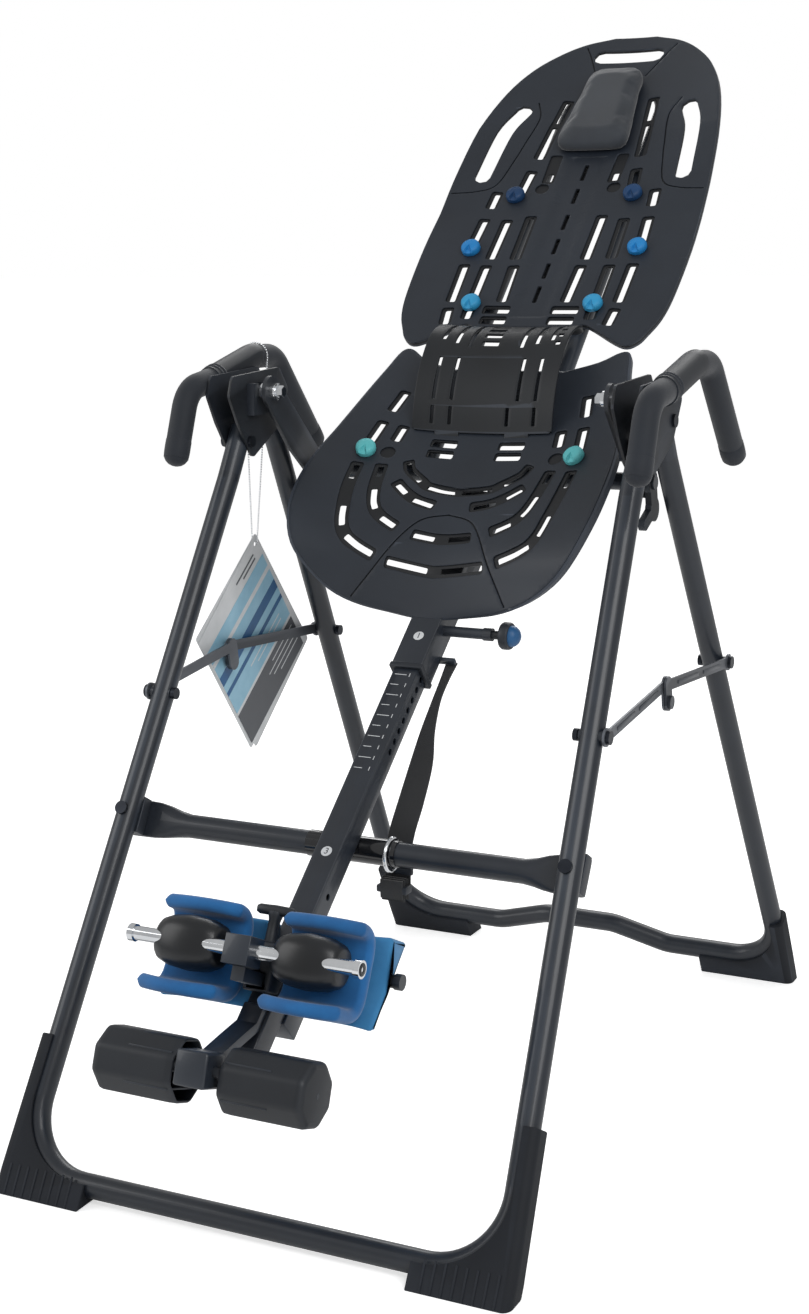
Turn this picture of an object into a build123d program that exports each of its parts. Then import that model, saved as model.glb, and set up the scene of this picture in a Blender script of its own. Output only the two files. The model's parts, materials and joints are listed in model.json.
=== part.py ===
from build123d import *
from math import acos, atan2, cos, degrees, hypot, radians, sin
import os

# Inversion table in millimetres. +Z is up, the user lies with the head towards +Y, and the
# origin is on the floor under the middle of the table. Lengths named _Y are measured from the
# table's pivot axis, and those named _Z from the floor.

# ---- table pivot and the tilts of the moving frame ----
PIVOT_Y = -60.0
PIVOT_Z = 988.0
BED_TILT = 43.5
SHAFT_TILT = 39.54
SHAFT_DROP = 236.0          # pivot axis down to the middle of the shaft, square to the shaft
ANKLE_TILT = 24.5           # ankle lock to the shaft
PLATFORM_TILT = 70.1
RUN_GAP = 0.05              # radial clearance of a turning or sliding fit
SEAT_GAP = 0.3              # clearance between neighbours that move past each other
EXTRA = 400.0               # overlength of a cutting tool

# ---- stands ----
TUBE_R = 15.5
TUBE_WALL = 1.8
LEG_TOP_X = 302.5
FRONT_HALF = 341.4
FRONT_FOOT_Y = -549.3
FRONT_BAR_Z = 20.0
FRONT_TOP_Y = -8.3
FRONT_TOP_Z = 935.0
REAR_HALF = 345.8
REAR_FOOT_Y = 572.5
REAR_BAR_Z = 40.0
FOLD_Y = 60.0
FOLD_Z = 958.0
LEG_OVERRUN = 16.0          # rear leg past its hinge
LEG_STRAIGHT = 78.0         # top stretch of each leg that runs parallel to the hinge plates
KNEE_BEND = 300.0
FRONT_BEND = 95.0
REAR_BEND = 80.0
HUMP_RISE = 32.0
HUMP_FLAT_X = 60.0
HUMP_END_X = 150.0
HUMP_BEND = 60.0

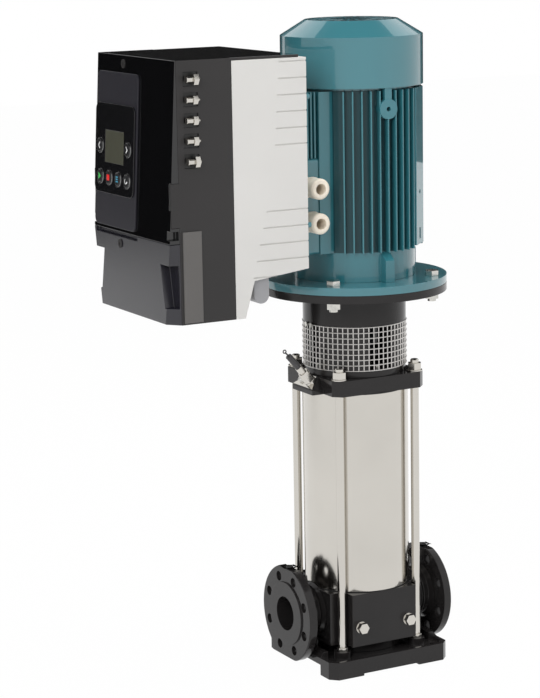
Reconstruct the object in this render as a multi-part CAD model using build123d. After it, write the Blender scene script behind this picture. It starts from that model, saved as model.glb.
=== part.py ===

——

THE TASK: Return all of the entries exactly as written.

THE RESPONSE:
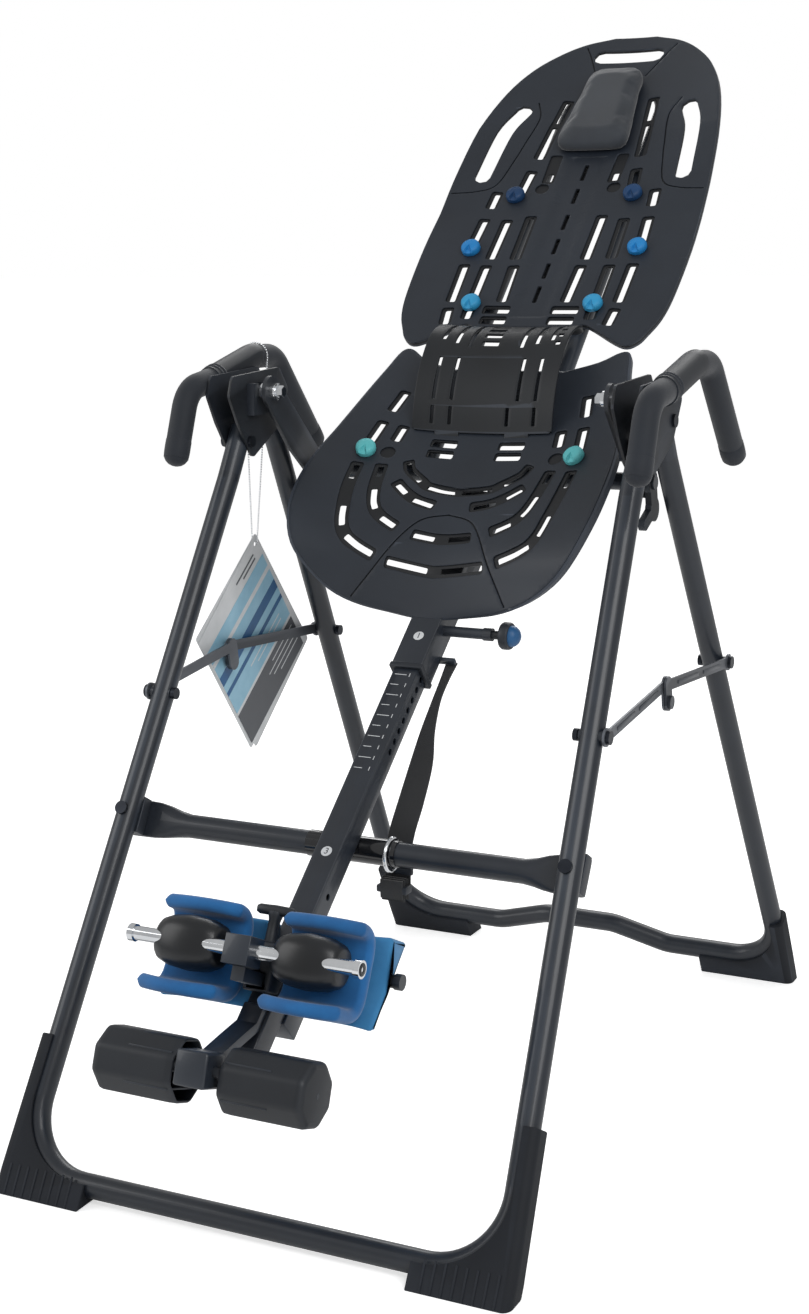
Turn this picture of an object into a build123d program that exports each of its parts. Then import that model, saved as model.glb, and set up the scene of this picture in a Blender script of its own. Output only the two files. The model's parts, materials and joints are listed in model.json.
=== part.py ===
from build123d import *
from math import acos, atan2, cos, degrees, hypot, radians, sin
import os

# Inversion table in millimetres. +Z is up, the user lies with the head towards +Y, and the
# origin is on the floor under the middle of the table. Lengths named _Y are measured from the
# table's pivot axis, and those named _Z from the floor.

# ---- table pivot and the tilts of the moving frame ----
PIVOT_Y = -60.0
PIVOT_Z = 988.0
BED_TILT = 43.5
SHAFT_TILT = 39.54
SHAFT_DROP = 236.0          # pivot axis down to the middle of the shaft, square to the shaft
ANKLE_TILT = 24.5           # ankle lock to the shaft
PLATFORM_TILT = 70.1
RUN_GAP = 0.05              # radial clearance of a turning or sliding fit
SEAT_GAP = 0.3              # clearance between neighbours that move past each other
EXTRA = 400.0               # overlength of a cutting tool

# ---- stands ----
TUBE_R = 15.5
TUBE_WALL = 1.8
LEG_TOP_X = 302.5
FRONT_HALF = 341.4
FRONT_FOOT_Y = -549.3
FRONT_BAR_Z = 20.0
FRONT_TOP_Y = -8.3
FRONT_TOP_Z = 935.0
REAR_HALF = 345.8
REAR_FOOT_Y = 572.5
REAR_BAR_Z = 40.0
FOLD_Y = 60.0
FOLD_Z = 958.0
LEG_OVERRUN = 16.0          # rear leg past its hinge
LEG_STRAIGHT = 78.0         # top stretch of each leg that runs parallel to the hinge plates
KNEE_BEND = 300.0
FRONT_BEND = 95.0
REAR_BEND = 80.0
HUMP_RISE = 32.0
HUMP_FLAT_X = 60.0
HUMP_END_X = 150.0
HUMP_BEND = 60.0

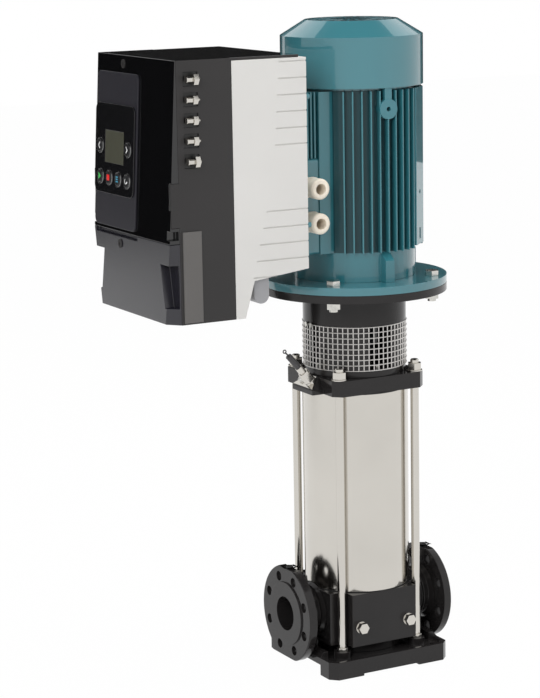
Reconstruct the object in this render as a multi-part CAD model using build123d. After it, write the Blender scene script behind this picture. It starts from that model, saved as model.glb.
=== part.py ===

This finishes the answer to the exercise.